Hungary: Industry goes through historic collapse

Industry has collapsed in Hungary. We have never before seen a back-to-back double-digit drop in industrial production. We are living through an historic economic moment

Hungarydeserted.jpg
-36.6%

Industrial production (YoY) in April

Consensus -25% / Previous -10%

Worse than expected

Some have said that the recent crisis is comparable to periods of war. In the modern statistical era (since 1995 in Hungary), we have not seen such a huge collapse in industrial production. The last time it could have possibly been worse was the year of political transformation in 1989 or around WWII. If the previous month's 10% year-on-year contraction in industrial production looked bad, it's hard to find the words to describe a 36.6% fall on a yearly basis in April. And the records don't stop there. We’ve never before seen a back-to-back double-digit drop in industrial production. This is new. After a 10.4% month-on-month drop in March, April brought a 30.5% MoM collapse. The contraction in industrial production was even worse than the most pessimistic forecasts.

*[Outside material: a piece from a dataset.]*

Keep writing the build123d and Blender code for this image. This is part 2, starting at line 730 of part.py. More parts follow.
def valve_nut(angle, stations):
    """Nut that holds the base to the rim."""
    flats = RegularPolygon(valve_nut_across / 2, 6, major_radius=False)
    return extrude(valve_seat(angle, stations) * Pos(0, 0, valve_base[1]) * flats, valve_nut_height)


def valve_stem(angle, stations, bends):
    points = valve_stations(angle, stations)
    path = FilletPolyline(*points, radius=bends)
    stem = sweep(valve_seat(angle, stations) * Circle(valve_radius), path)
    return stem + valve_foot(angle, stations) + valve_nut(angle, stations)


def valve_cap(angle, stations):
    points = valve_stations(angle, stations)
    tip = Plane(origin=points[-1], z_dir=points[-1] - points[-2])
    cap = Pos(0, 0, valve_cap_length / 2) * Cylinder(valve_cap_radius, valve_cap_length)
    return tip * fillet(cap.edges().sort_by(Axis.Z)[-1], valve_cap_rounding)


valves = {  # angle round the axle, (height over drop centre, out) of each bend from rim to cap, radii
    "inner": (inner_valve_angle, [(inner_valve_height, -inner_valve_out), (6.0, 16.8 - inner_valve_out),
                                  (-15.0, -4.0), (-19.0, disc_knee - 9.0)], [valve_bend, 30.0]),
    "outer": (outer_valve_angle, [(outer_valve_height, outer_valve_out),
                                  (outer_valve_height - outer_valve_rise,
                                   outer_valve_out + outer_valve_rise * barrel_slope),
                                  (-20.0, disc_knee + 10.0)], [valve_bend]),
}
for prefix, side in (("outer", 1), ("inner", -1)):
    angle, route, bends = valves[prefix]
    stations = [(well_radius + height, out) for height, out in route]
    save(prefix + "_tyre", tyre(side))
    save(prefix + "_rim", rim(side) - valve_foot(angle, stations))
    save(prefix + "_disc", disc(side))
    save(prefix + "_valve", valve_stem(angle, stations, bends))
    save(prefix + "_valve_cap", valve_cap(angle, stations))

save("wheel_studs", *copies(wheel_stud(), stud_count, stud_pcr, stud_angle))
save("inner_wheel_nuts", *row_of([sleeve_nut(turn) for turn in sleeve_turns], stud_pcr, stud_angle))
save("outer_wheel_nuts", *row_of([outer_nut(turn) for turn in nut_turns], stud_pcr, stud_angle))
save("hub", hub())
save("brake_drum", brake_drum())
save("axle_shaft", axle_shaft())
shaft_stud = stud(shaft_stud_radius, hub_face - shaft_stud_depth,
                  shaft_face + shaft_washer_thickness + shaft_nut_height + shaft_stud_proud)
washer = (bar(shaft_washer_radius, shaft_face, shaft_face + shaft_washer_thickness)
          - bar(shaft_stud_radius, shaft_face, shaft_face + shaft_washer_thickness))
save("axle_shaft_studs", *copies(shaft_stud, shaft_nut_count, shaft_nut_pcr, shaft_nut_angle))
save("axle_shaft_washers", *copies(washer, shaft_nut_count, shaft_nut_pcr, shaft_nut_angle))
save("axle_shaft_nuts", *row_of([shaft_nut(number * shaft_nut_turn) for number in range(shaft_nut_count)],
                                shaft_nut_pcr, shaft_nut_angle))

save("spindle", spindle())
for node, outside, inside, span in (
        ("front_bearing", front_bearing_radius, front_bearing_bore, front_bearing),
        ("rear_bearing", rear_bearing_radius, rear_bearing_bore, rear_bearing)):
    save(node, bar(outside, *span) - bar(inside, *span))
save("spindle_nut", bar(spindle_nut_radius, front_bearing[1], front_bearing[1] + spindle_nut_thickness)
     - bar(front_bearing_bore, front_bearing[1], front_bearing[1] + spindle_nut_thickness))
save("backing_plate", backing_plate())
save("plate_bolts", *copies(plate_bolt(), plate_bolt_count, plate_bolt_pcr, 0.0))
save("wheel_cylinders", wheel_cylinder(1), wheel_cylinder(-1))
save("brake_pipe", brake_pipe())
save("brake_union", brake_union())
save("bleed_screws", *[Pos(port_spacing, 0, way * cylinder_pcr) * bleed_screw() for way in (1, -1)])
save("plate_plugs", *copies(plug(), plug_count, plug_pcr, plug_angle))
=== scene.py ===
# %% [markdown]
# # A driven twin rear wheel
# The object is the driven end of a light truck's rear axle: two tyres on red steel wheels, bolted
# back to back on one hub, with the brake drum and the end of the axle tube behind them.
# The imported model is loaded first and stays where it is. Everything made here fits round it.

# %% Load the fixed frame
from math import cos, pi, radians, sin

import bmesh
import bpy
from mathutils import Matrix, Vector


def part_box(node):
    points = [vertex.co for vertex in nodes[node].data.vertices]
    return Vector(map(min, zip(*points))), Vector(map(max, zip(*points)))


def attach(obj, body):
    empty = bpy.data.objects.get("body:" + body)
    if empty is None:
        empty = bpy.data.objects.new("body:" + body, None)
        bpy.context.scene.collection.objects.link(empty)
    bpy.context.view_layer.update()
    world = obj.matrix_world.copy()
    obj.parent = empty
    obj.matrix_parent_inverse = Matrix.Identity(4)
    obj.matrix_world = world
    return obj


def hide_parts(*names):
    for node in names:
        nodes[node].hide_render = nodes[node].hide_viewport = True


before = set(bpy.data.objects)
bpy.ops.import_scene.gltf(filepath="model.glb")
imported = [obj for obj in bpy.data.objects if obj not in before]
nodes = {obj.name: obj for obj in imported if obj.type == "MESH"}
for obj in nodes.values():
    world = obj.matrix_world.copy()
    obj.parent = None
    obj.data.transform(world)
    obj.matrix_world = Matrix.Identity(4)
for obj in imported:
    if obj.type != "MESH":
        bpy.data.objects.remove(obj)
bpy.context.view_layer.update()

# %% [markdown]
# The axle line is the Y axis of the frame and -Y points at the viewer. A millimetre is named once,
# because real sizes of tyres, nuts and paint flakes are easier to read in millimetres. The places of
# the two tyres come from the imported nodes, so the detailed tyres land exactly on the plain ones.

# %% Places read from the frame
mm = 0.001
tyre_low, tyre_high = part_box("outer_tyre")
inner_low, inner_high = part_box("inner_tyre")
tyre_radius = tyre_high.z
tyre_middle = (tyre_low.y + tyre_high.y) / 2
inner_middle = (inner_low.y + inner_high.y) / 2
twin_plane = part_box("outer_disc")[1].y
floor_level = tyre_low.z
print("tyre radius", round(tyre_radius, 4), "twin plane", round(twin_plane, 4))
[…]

Performance of Hungarian industry

Source: HCSO, ING
HCSO, ING

Even though several industrial companies restarted production in some way from the second half of April, it was clearly not enough to counterbalance the total standstill in the first part of the month. Despite news that companies had shifted to produce masks and other health products, it was not enough. While the recent statistical release is an advanced one and doesn't contain any detail about sectors, the Central Statistical Office provided some information. We can be assured that the main sectors like car manufacturing faced a collapse much worse than average. The food industry may have been able to show some resilience along with the only sector which managed to increase production in April: pharmaceuticals.

Manufacturing PMI and industrial production trends

Source: Bloomberg, ING
Bloomberg, ING

The only silver lining is that after a catastrophic April, May could bring some relief. As production restarted in car manufacturing and related suppliers, there are hopes that we could see a mild rebound. But there are clearly constraints in global and local demand, the level of orders has collapsed and companies are using just one shift to produce instead of the previous three-shift working order, suggesting that the recovery will be lengthy. The latest PMI figures support this view. The main question now is to what extent May and June will be able to recover from the recent freefall. Based on the April data, we see severe downward risks to our base case scenario, which looks for GDP to shrink by 4.2% this year. Our “worst” case forecast calculates a 9.4% YoY collapse in economic activity.